Curtailment risk, which is largely determined by transmission constraints and operational dispatch rules, is equally material. Even a modest curtailment level of 2% implies annual lost production of 3–4 GWh, or roughly €0.2–€0.4 million in lost revenue. At 5%, losses rise to €0.6–€1.0 million per year; at 10%, they reach €1.2–€2.0 million annually. These losses directly compress debt capacity and equity returns, often more severely than moderate variations in wind resource assumptions. CGES’s planning, contingency management, and congestion handling therefore sit at the core of project bankability, not at its periphery.
Montenegro’s hydro-dominated generation mix introduces an additional layer of complexity and opportunity. In theory, hydropower provides excellent balancing capacity for wind, enabling rapid response to variability and reducing system stress. In practice, this flexibility only translates into value if dispatch rules and reservoir management are coordinated with wind output. Poor coordination can turn hydro into a curtailment amplifier during periods of high inflows and strong wind. Gvozd demonstrated that, when EPCG and CGES operate within a coherent system logic, hydro flexibility can absorb wind variability rather than suppress it.

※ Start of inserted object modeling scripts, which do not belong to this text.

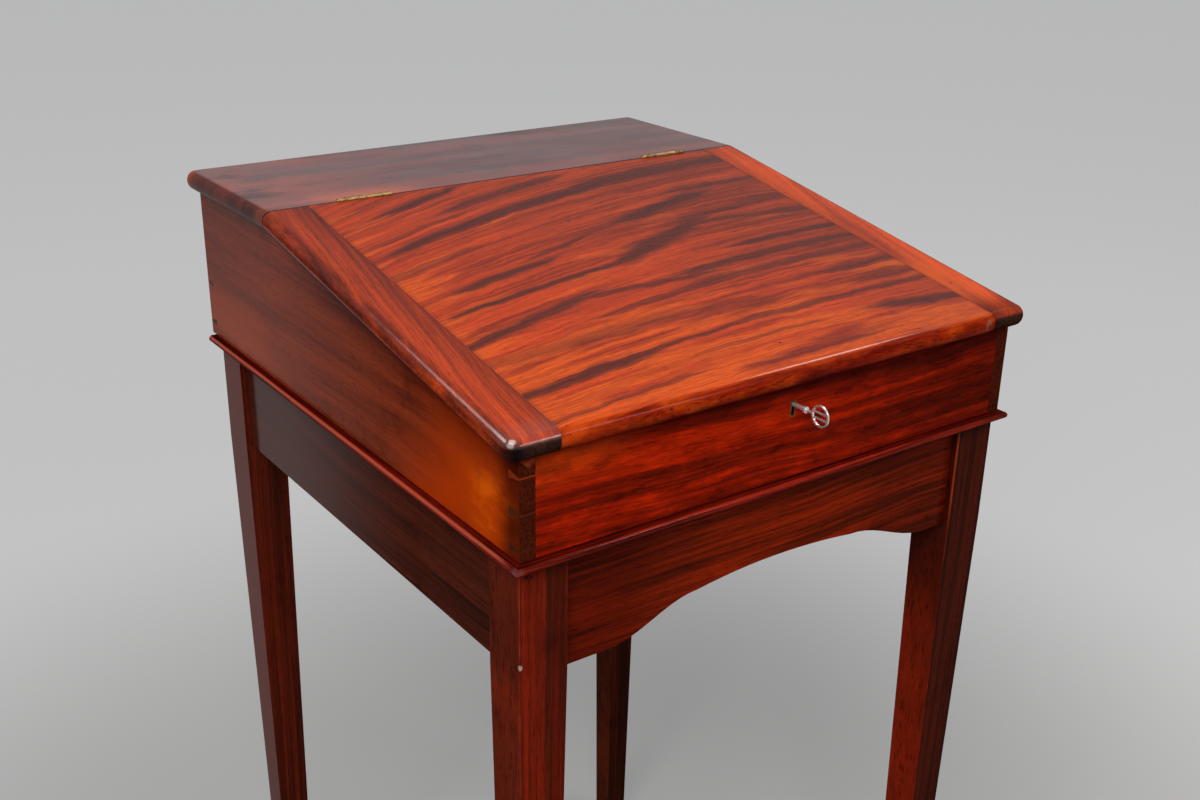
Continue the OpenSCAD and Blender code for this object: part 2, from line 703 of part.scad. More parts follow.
// The link plate in the lid's underside, with two links whose eyes take the bolt's fingers
eye_z = finger_z + finger_h / 2;
eye_v = -(ridge_y - finger_y) * cos(slope) - (box_h - eye_z) * sin(slope);
eye_w = (ridge_y - finger_y) * sin(slope) - (box_h - eye_z) * cos(slope);
eye_tall = finger_h + 1.2;
eye_wide = finger_t + 1.2;
link_wide = eye_wide + 2;
link_bottom = eye_w - eye_tall / 2 - 1;
link_plate_t = 1.6;
link_plate_half = 30;
link_plate_w = 14;
link_screw_x = 24;
link_screw_l = 12;

module link_housing() {
    block(-link_plate_half, link_plate_half, eye_v - link_plate_w / 2, eye_v + link_plate_w / 2,
        -top_t - over, -top_t + link_plate_t);
    link_screw_pair(false);
}
module link_screw_pair(slot) both_sides() translate([link_screw_x, eye_v, -top_t]) rotate([180, 0, 0])
    screw(screw_head * 0.8, screw_d * 0.8, link_screw_l, slot);
module link_plate() color(brass) in_lid() difference() {
    union() {
        block(-link_plate_half, link_plate_half, eye_v - link_plate_w / 2, eye_v + link_plate_w / 2,
            -top_t, -top_t + link_plate_t);
        both_sides() block(link_x - link_t / 2, link_x + link_t / 2, eye_v - link_wide / 2,
            eye_v + link_wide / 2, link_bottom, -top_t + eps);
    }
    both_sides() block(link_x - link_t, link_x + link_t, eye_v - eye_wide / 2, eye_v + eye_wide / 2,
        eye_w - eye_tall / 2, eye_w + eye_tall / 2);
    link_screw_pair(false);
}
module link_screws() color(brass) in_lid() link_screw_pair(true);

leg_front_left();
leg_front_right();
leg_back_left();
leg_back_right();
front_apron();
back_apron();
left_apron();
right_apron();
bead_front();
bead_left();
bead_right();
back_strip();
glue_blocks();
box_screws();
bottom_board();
left_side();
right_side();
front_board();
back_board();
top_board();
lid_panel();
lid_clamp_left();
lid_clamp_right();
hinge_fixed_leaf_left();
hinge_fixed_leaf_right();
hinge_lid_leaf_left();
hinge_lid_leaf_right();
hinge_pin_left();
hinge_pin_right();
hinge_fixed_screws();
hinge_lid_screws();
lock_case();
lock_cap();
lock_bolt();
bolt_spring();
drill_pin();
lock_screws();
keyhole_liner();
key();
link_plate();
link_screws();
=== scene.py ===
"""The standing desk's looks: varnished mahogany, worn edges, aged brass and a steel key on the CAD part."""

import json
import math

import bmesh
import bpy
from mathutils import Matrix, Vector


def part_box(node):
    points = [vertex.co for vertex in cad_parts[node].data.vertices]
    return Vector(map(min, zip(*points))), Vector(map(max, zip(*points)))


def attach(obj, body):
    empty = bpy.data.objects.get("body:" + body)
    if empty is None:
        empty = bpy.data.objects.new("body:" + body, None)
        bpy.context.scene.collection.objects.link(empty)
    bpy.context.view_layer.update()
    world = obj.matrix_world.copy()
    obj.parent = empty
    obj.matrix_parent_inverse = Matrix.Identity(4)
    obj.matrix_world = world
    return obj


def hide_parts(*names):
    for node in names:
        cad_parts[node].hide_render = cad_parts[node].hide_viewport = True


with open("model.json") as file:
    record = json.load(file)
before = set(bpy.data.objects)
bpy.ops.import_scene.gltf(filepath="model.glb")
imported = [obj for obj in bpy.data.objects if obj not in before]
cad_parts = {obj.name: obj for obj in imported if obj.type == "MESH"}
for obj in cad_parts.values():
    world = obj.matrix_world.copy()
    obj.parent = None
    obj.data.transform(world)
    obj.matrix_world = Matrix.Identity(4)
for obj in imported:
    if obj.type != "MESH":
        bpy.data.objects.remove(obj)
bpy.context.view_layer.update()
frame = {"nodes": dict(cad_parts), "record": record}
NODES = frame["nodes"]
BODY_OF = {node: body for body, names in frame["record"]["behaviour"]["bodies"].items() for node in names}

# Sizes of the part in metres, from the boxes of its nodes, and the lid's slope
side_low, side_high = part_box("left_side")
top_low, top_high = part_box("top_board")
leg_low, leg_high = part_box("leg_front_left")
bead_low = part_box("bead_front")[0]
FRONT_Y = side_low.y
BACK_Y = side_high.y
BOX_Z = side_low.z
SIDE_H = side_high.z - side_low.z
HALF_W = -side_low.x
BOARD_T = side_high.x - side_low.x
TOP_Z = top_high.z
TOP_HALF = top_high.x
PANEL_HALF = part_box("lid_clamp_right")[0].x
RIDGE_Y = (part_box("lid_panel")[1].y + top_low.y) / 2
SLOPE = math.radians(10)

# The photograph's camera: focal length and width in pixels, place in metres, turn in degrees
FOCAL = 1388.75
PHOTO_WIDTH = 1200
SENSOR = 36
CAMERA_PLACE = (-0.84057, -1.17686, 1.50607)
CAMERA_TURN = (67.63983, -0.91633, -35.48896)

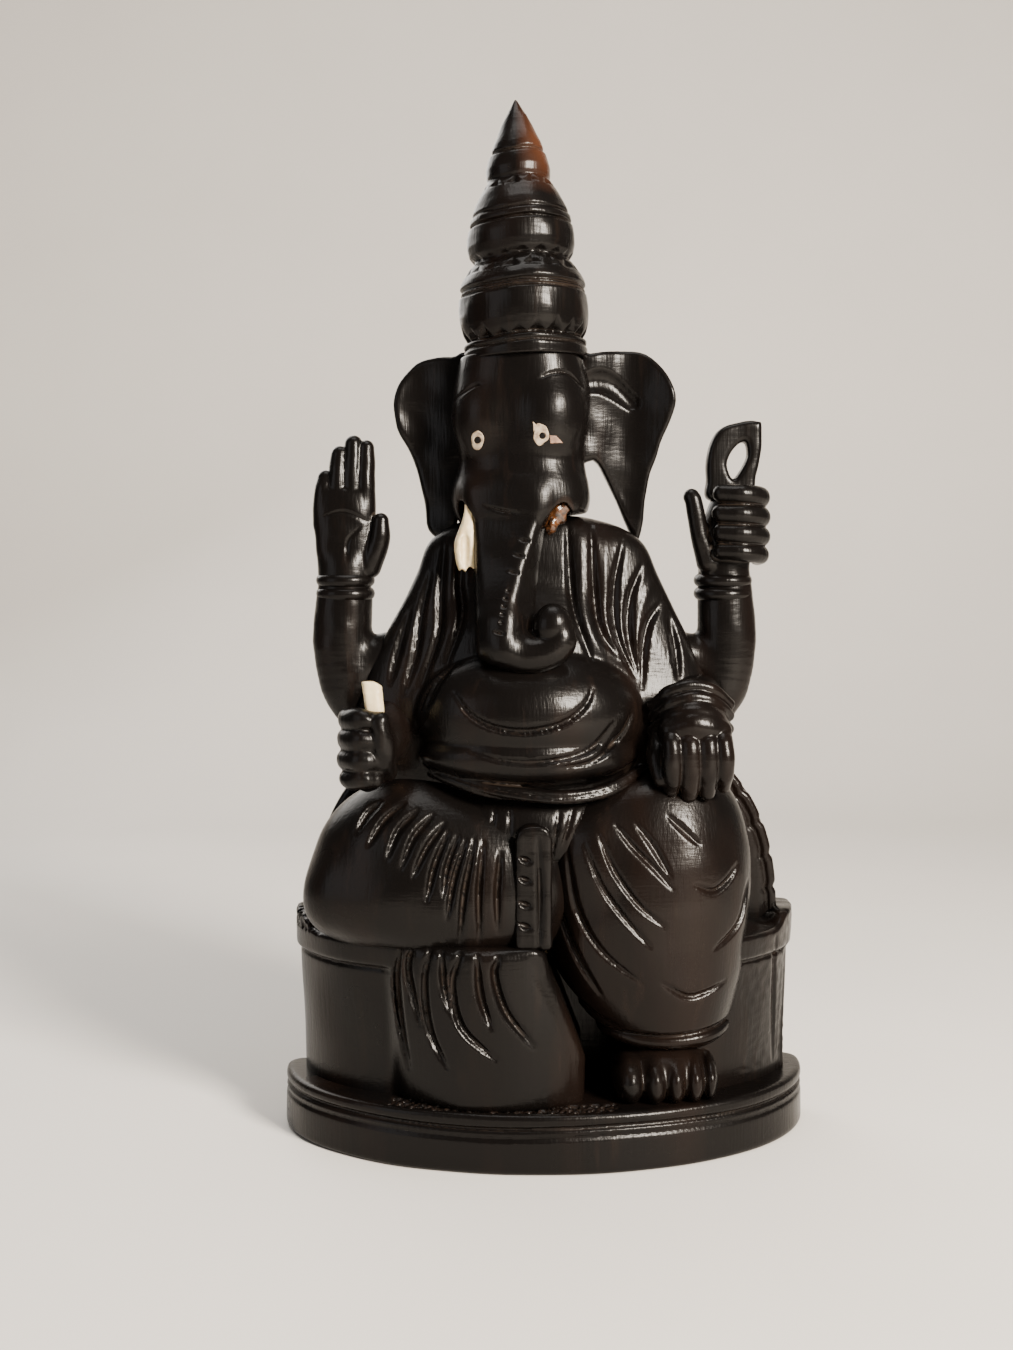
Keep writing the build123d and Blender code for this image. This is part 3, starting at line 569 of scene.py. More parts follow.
PUNCH_FIRST_X, PUNCH_STEP, PUNCH_COUNT = -38.0, 1.7, 31
PUNCH_ROWS, PUNCH_ROW_GAP = 4, 1.35
PUNCH_RADIUS, PUNCH_DEPTH = 0.85, 1.1


def punch_marks(x, y):
    """Depth of the uneven rows of punch marks in front of the seat."""
    punched = np.zeros(len(x))
    for row in range(PUNCH_ROWS):
        first = PUNCH_FIRST_X + 0.9 * (row % 2)
        mark = np.clip(np.round((x - first) / PUNCH_STEP), 0, PUNCH_COUNT - 1)
        mark_x = first + PUNCH_STEP * mark + 0.3 * np.sin(mark * 2.3 + row)
        mark_y = punch_line(mark_x) + PUNCH_ROW_GAP * row + 0.25 * np.sin(mark * 1.7 + 2 * row)
        away = np.hypot(x - mark_x, y - mark_y) / PUNCH_RADIUS
        punched = np.maximum(punched, PUNCH_DEPTH * np.clip(1 - away * away, 0, 1))
    return punched


def punch_line(x):
    """Where the outer row of punch marks runs along the plinth's top, just inside the front edge."""
    return WIDEST_Y - (PLINTH_FRONT_REACH - 2.8) * np.sqrt(np.maximum(0.0, 1 - (x / PLINTH_HALF) ** 2))


SEAT_FOOT_REACH = 33.5
SEAT_RIM_REACH = 39.0
RIM_DEEP = 6.2
NICHE_MIDDLE = 20.0
POST_LEFT, POST_FRONT = 47.5, 7.8
DRAPE_LEFT = -39.2
DRAPE_FRONT = span("seat_block")[0][1] - 0.9
# Right edge of the robe's end: how far down from the seat top, and X.
DRAPE_EDGE = [(0, -3.2), (6.0, -1.8), (11, 0.4), (17, 2.8), (23, 5.2), (27, 6.6), (37, 6.4)]
DRAPE_FOLDS = [
    ((-35.4, -0.6), (-36.3, -8), (-35.4, -18), (-33.5, -29)),
    ((-32.8, -0.6), (-33.6, -6), (-30.9, -18)),
    ((-28.5, -0.6), (-29.9, -8), (-28.6, -19), (-24.6, -27.5)),
    ((-25.8, -1.0), (-25.4, -8), (-23.8, -14.5)),
    ((-21.7, -1.0), (-23.5, -8), (-21.3, -17.5), (-13.6, -24.8)),
    ((-17.9, -1.2), (-17.1, -10), (-14.6, -17.5)),
    ((-13.0, -1.6), (-13.9, -5.5), (-11.2, -14), (-5.0, -22.0)),
]


def on_seat(routes):
    """Routes drawn from the seat top, as places in the frame."""
    return [[(x, SEAT_TOP + z) for x, z in route] for route in routes]


def rising(value, at, width):
    """Soft step from 0 to 1 where value passes at."""
    return 1 / (1 + np.exp(np.clip(-(value - at) / width, -60, 60)))


def drape_shape(p, edge):
    """The robe's end, hanging over the seat's front; edge is its right side at each point's height."""
    x, y, z = p.T
    drop = seat_drop(z)
    bulge = DRAPE_FRONT + 0.0145 * (x + 13) ** 2 + 0.0022 * (drop - 14) ** 2
    bulge = bulge + 0.1 * np.maximum(drop - 6, 0) * np.clip((-22 - x) / 15, 0, 1)
    cloth = trim(bulge - y, DRAPE_LEFT + 0.06 * drop - x, 4.0)
    cloth = trim(cloth, np.maximum(x - edge, y - 6), 4.5)
    return trim(cloth, np.maximum(z - SEAT_TOP + 0.3, PLINTH_TOP - 1 - z), 2.2)


def seat_drop(z):
    """How far below the seat's top, no further than the plinth."""
    return np.clip(SEAT_TOP - z, 0, 37)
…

Cross-border infrastructure further shapes this equation. Montenegro’s interconnection capacity, particularly toward Italy, offers a potential outlet for surplus renewable generation, reducing domestic congestion risk and enhancing price realization. However, this optionality is conditional on internal transmission corridors being strong enough to move power to export nodes, and on operational practices that treat wind output as a tradable asset rather than a constraint. In this context, CGES’s transmission development planning and operational philosophy become determinants of whether interconnections genuinely enhance renewable value or remain underutilized safety valves.
Taken together, the Gvozd experience reframes the debate on renewable development models in Montenegro and the wider Western Balkans. It shows that state-owned utilities can act as credible renewable developers when governance, procurement discipline, and risk allocation are aligned with commercial standards. At the same time, it confirms that this credibility is inseparable from the performance of the transmission system operator. EPCG’s ability to deliver generation CAPEX is necessary but not sufficient; CGES’s ability to deliver grid readiness, commissioning discipline, and predictable dispatch is what converts installed megawatts into bankable cash flows.
As Montenegro looks to scale its renewable pipeline beyond isolated projects, the replicability of the EPCG–CGES interface becomes the central question. Turbine procurement can be repeated. Financing structures can be standardized. What ultimately determines equity IRR outcomes, however, is whether future projects avoid 12–18 month grid delays and contain curtailment within low single-digit percentages. Gvozd suggests that this is achievable under a utility-led model, provided that generation development and transmission planning remain institutionally synchronized rather than sequential.